Title: Cricket '97
Publisher: EA Sports
Released: 1997
Platform: PC
Yet another EA sports production. Commentary was provided by Richie Benaud, to many the voice of Australian cricket. All the test playing nations were featured, and you could make your own teams. In the summer of 1997, this was a very exciting game indeed.
A grand total of sixteen different shots were available to the player, from cover drive to leg glance to late cut and everything in between. The field settings were infinitely variable, and the bowling was just as exciting.
Bowlers were crudely divided into quicks and spinners, but within these broad groups, further definitions were made. People could be specialist off-spinners or outswing bowlers, and of course this affected how well you could deliver what the player would ask of you. Each bowler group had eight of its own balls, with only the guileless 'straight' ball in common. So spinners could try their hands at topspinners and arm balls, and quicks could cut the ball either way or even york the batsmen. This was, as you can see, very exciting.

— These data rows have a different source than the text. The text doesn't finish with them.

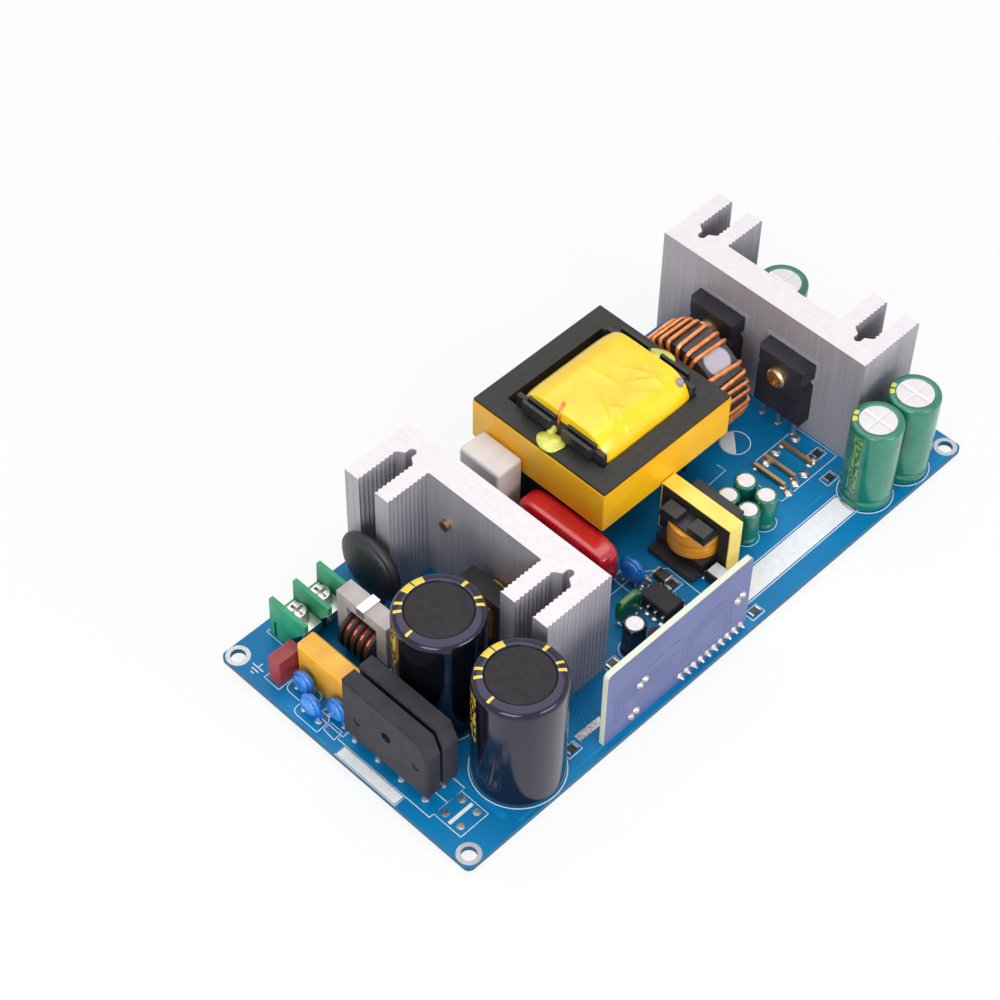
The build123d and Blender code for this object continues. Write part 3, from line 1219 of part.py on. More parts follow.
def controller_chips():
    """Eight-lead controller and the optocoupler beside it."""
    x, y = FRONT_FACE_X + DIP_FROM_SINK, NEAR_EDGE + DIP_FROM_NEAR
    opto_x, opto_y = FRONT_FACE_X + OPTO_FROM_SINK, NEAR_EDGE + OPTO_FROM_NEAR
    chips = [slab(x, y, TOP + DIP_Z, (DIP_W, DIP_L, DIP_H)),
             slab(opto_x, opto_y, TOP + DIP_Z, (OPTO_W, OPTO_L, DIP_H))]
    controller, opto = (chamfer(chip.faces().sort_by(Axis.Z)[-1].edges(), DIP_BEVEL) for chip in chips)
    z = TOP + DIP_Z + DIP_H
    controller -= post(x, y + DIP_L / 2, z - DIP_NOTCH_DEPTH, z + DIP_NOTCH_DEPTH, DIP_NOTCH_R)
    return group([controller, opto])


def chip_lead(outward):
    """Lead that leaves a package's side and turns down through the board."""
    reach = (DIP_ROW - DIP_W) / 2
    z = TOP + DIP_Z + DIP_H / 2
    half = DIP_LEAD_T / 2
    side = outline([(-reach, z - DIP_LEAD_T), (-reach, z), (half, z), (half, -SMALL_LEAD_OUT),
                    (-half, -SMALL_LEAD_OUT), (-half, z - DIP_LEAD_T)])
    lead_piece = extrude(Plane.XZ * side, DIP_LEAD_W / 2, both=True)
    return Rot(0, 0, outward) * lead_piece


def controller_leads():
    """Bent leads of the controller and the optocoupler."""
    pieces = [Pos(x, y, 0) * chip_lead(0 if side > 0 else 180) for x, y, side in dip_places()]
    pieces += [Pos(x, y, 0) * chip_lead(90 if side > 0 else -90) for x, y, side in opto_places()]
    return group(pieces)


def green_film_capacitor():
    x, y = green_film_place()
    box = slab(x, y, TOP + GREENFILM_Z, (GREENFILM_L, GREENFILM_W, GREENFILM_H))
    return fillet(box.edges(), GREENFILM_EDGE)


def three_lead_part():
    """Half-round plastic part on three leads."""
    x, y = to92_place()
    body = post(x, y, TOP + TO92_Z, TOP + TO92_Z + TO92_H, TO92_R)
    return body - block(x - TO92_R, x + TO92_R, y - 2 * TO92_R, y - TO92_R / 2, TOP, TOP + 2 * TO92_H)


def header_pin(x, y):
    """Right-angle pin: through the daughter board, then down through the main board."""
    half = HEADER_PIN / 2
    z = TOP + HEADER_Z
    tip = DAUGHTER_Y0 - HEADER_TIP
    side = outline([(tip, z - half), (tip, z + half), (y + half, z + half), (y + half, -SMALL_LEAD_OUT),
                    (y - half, -SMALL_LEAD_OUT), (y - half, z - half)])
    return across_x(side, x - half, x + half)


def header_pins():
    return group(header_pin(x, y) for x, y in header_places())


def header_bar():
    """Plastic strip that holds the header's pins against the daughter board."""
    places = header_places()
    x1, x0 = places[0][0] + HEADER_PITCH / 2, places[-1][0] - HEADER_PITCH / 2
    y0 = DAUGHTER_Y0 + DAUGHTER_T
    z = TOP + HEADER_Z
    bar = block(x0, x1, y0, y0 + HEADER_BAR, z - HEADER_BAR / 2, z + HEADER_BAR / 2)
    return bar - header_pins().solids()


def daughter_board():
    """Upright board with rounded upper corners and a row of header holes."""
    x = DAUGHTER_X0 + DAUGHTER_L / 2
    y = DAUGHTER_Y0 + DAUGHTER_T / 2
    board = slab(x, y, TOP, (DAUGHTER_L, DAUGHTER_T, DAUGHTER_H))
    board = fillet(board.edges().filter_by(Axis.Y).sort_by(Axis.Z)[-2:], DAUGHTER_CORNER_R)
    hole = HEADER_PIN + 2 * HEADER_HOLE_CLEARANCE
    cutter = Box(hole, 4 * DAUGHTER_T, hole)
    return board - [Pos(pin_x, y, TOP + HEADER_Z) * cutter for pin_x, _ in header_places()]


def nodes():
    """Every node of the part by name."""
    housings, clamps, screws, pins = terminal_parts()
    switches, rectifiers = power_places(power_body(), PAD_T)
    pads = power_places(power_pad(), 0)
    sink_screws = power_places(power_screw(), 0)
    parts = {
        "main_board": main_board(),
        "terminal_housings": group(housings),
        "terminal_clamps": group(clamps),
        "terminal_screws": group(screws),
        "terminal_pins": group(pins),
        "fuse": fuse(),
        "x_capacitor": x_capacitor(),
        "ceramic_discs": ceramic_discs(),
        "choke_core": choke_core(),
        "choke_bobbin": choke_bobbin(),
        "choke_windings": choke_windings(),
        "choke_clip": choke_clip(),
        "thermistor": thermistor(),
        "driver_core": driver_core(),
        "driver_coil": driver_coil(),
        "front_heatsink": front_heatsink(),
        "rear_heatsink": rear_heatsink(),
        "switching_transistors": group(switches),
        "output_rectifiers": group(rectifiers),
        "insulating_pads": group(pads[0] + pads[1]),
        "heatsink_screws": group(sink_screws[0] + sink_screws[1]),
        "box_film_capacitor": box_film_capacitor(),
        "red_film_capacitor": red_film_capacitor(),
        "transformer_core_1": transformer_core_half(-1),
        "transformer_core_2": transformer_core_half(1),
        "transformer_tape": transformer_tape(),
        "transformer_bobbin": transformer_bobbin(),
        "transformer_coil": transformer_coil(),
        "transformer_glue": transformer_glue(),
        "toroid_core": toroid_core(),
        "toroid_winding": toroid_winding(),
        "small_capacitors": small_capacitors(),
        "capacitor_tops": capacitor_tops(),
        "current_shunts": current_shunts(),
        "chip_parts": chip_parts(),
        "auxiliary_core": auxiliary_core(),
        "auxiliary_tape": auxiliary_tape(),
        "auxiliary_bobbin": auxiliary_bobbin(),
        "auxiliary_coil": auxiliary_coil(),
        "controller_chips": controller_chips(),
        "controller_leads": controller_leads(),
        "green_film_capacitor": green_film_capacitor(),
        "three_lead_part": three_lead_part(),
        "daughter_board": daughter_board(),
        "header_bar": header_bar(),
        "header_pins": header_pins(),
    }
    for i, x in enumerate(BRIDGE_XS, 1):
        parts[f"bridge_rectifier_{i}"] = bridge_rectifier(x)
    for i, y in enumerate(BULK_YS, 1):
        parts[f"bulk_capacitor_{i}"] = bulk_capacitor(y)
    parts["bulk_capacitor_tops"] = group(
        can_top(BULK_X, y, BULK_H, BULK_TOP_DROP, BULK_D / 2 - BULK_TOP_INSET - FIT_GAP, BULK_TOP_DROP / 2)
        for y in BULK_YS)
    for i, (x, y) in enumerate(output_capacitor_places(), 1):
        parts[f"output_capacitor_{i}"] = output_capacitor(x, y)
    for name in dict.fromkeys(entry[0] for entry in lead_rows()):
        parts[name] = straight_leads(name)
    return parts


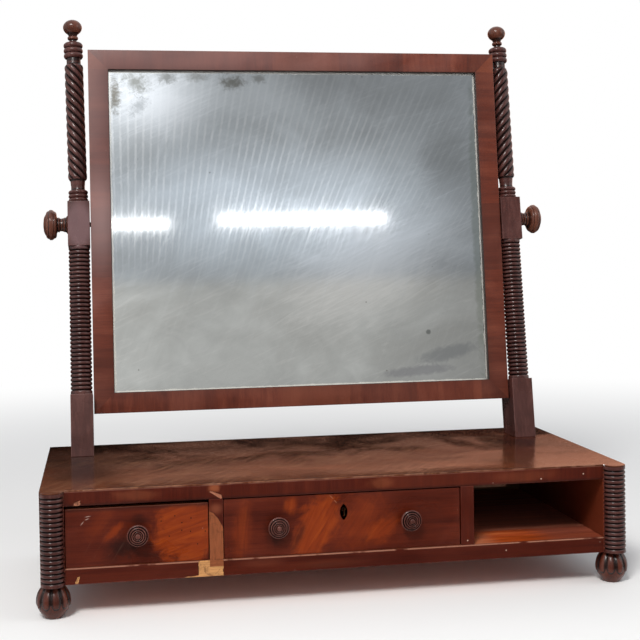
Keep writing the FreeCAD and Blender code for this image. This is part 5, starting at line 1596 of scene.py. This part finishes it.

There were three settings; easy, medium and hard. In easy there was very little user input; you just told the computer how hard to hit the ball. In Normal, everything was standard: the AI, the shot selection, and when you were batting you could see the little dot showing where the ball was going to pitch. In Hard, the AI was better, and you didn't get this very helpful dot. You had to play on reflexes.
The best thing about the game, however, was the AI. It would adapt to your style of play such that you could not stick with one strategy, as the computer would learn how to cope with it. Thus you'd have to keep switching and devising, etc.
So, in terms of bells and whistles, this game is only what 1997 could produce. Like Tetris, however, the gameplay surpasses the interface.